Bed-Stuy mainstay David's Brisket House is one of Brooklyn's most unusual restaurants. It was founded in the '70s as a Jewish deli, slinging exemplary pastrami, corned beef, and roasted beef brisket.
Nearly 30 years later, it remained a fundamentally Jewish deli, only now run by observant Muslims who realized the fundamental concordance of Halal and Kosher food, and dedicated themselves to keeping the quality high and the meat cheap.
And the place was a bit hit, not only with co-religionists at nearby mosques on Fulton Street, but with the local population in general.
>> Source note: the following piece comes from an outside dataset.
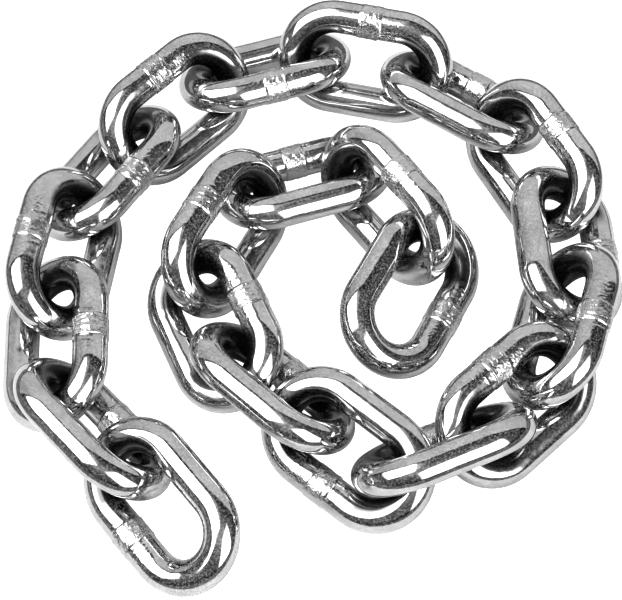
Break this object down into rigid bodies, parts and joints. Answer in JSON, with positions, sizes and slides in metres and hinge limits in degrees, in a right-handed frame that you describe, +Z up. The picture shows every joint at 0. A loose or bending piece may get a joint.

Now the institution has expanded to Bay Ridge's Fifth Avenue. The menu remains the same, with a premises slightly expanded and a tad more comfortable.
We went on a Saturday afternoon and tried their signature sandwich -- brisket with brown gravy on the side. The meat boasted caramelized edges and we went for the sauteed onions on top, deglazed with beef juices to amplify the beefy flavor.
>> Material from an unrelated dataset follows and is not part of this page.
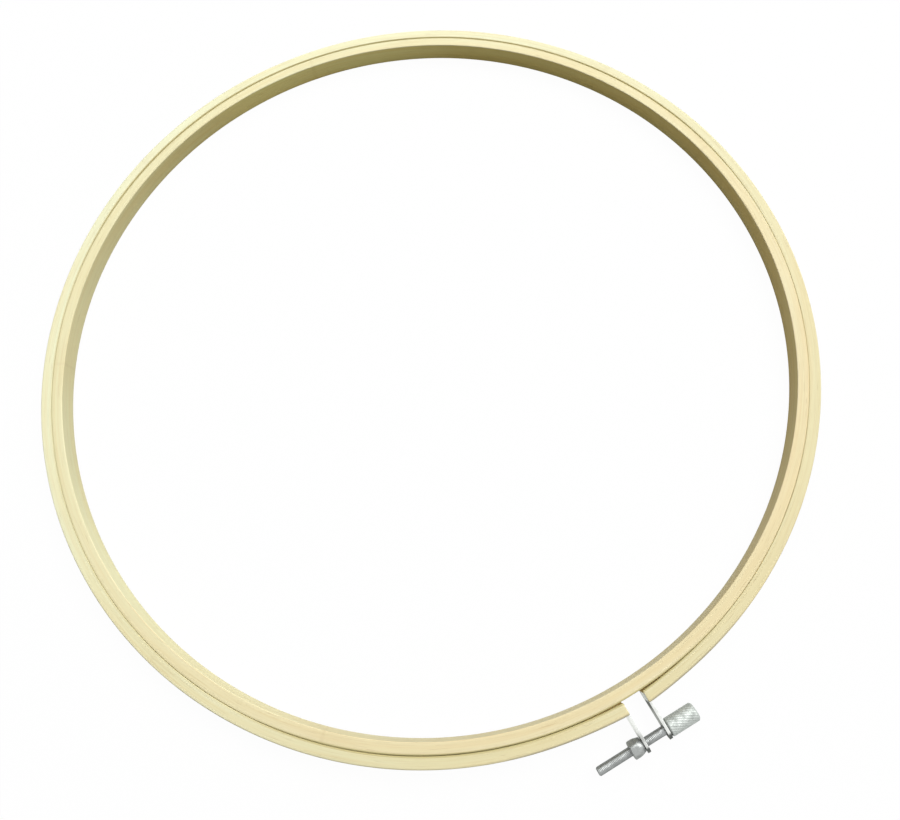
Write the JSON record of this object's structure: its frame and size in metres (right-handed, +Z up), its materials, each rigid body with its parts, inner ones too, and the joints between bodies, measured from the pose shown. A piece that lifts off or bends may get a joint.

The sandwich is available in $7, $10, and $13 denominations, but believe us, the smallest is plenty for any normal person, served with three sour pickle spears.
You can get the smallest sandwich on a variety of breads, but a club roll is best, because the new branch is pioneering a new technique -- hollowing out the bread, cramming in the meat, and then pressing the roll down, panini-style. Maybe they're doing it in response to a local request for fewer carbs, but we doubt it -- it just makes the sandwich denser and more delicious.
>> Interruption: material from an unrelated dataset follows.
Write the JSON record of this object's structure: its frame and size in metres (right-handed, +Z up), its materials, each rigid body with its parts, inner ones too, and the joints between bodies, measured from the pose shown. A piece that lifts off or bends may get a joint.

We also had a side of sweet/sour slaw (good, but more than one person can eat, once again due to density) and a pastrami sandwich, which we dutifully ate half of, and then wrapped up the rest and ran.
How was the pastrami? Very good also, but a little crumbly, which sometimes happens with pastrami. Proving, when it comes to the brisket-based meats, there's no such thing as a completely reproducible event, and every beef brisket is different.